Put it all together and the verse isn't a universal boarding pass. It's a covenant rescue operation.
Yahuah loved his people — the world he had called, set apart, and watched scatter — so deeply that he sent the most singular, unprecedented person who ever lived to bring them back from the ruin of their own wandering.
That's a more specific love. But beloved — it is a so much more powerful one.
Stop Building on Echoes
Here's the thing nobody wants to say out loud: most of what Western religion calls doctrine was built on translation choices made by committees of men with political interests, limited linguistic access, and in some cases — a vested interest in keeping certain people from understanding exactly who they were reading about.
That's not conspiracy. That's history.
Words got swapped. Meanings drifted. Ropes became camels. Wholeness became impossible perfection. Ethnic covenant families became nation states. And a targeted rescue mission became a universal billboard slogan.

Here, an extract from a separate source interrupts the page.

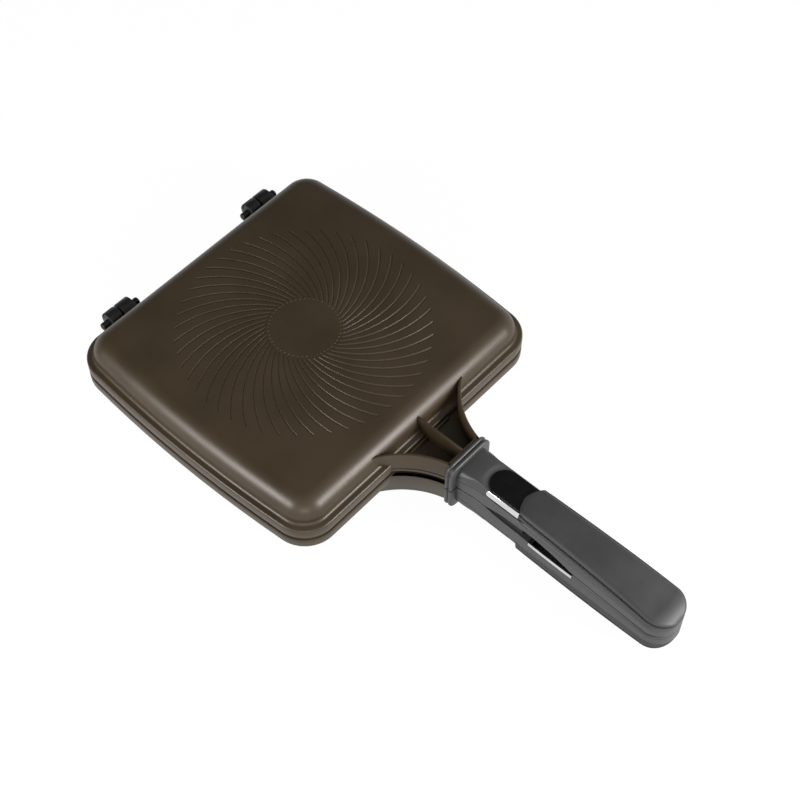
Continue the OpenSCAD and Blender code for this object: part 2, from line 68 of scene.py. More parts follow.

None of this means the truth isn't in there. It absolutely is. But you have to be willing to dig past the English. Past the Greek. Back to the Hebrew and Aramaic where these words were born — where they still carry the weight they were always meant to carry.
Because you cannot build a solid understanding of who Yahuah is, who Yahusha was, or who you are in this story — on words that were never accurately translated to begin with.
Stop building on echoes. Go find the original sound.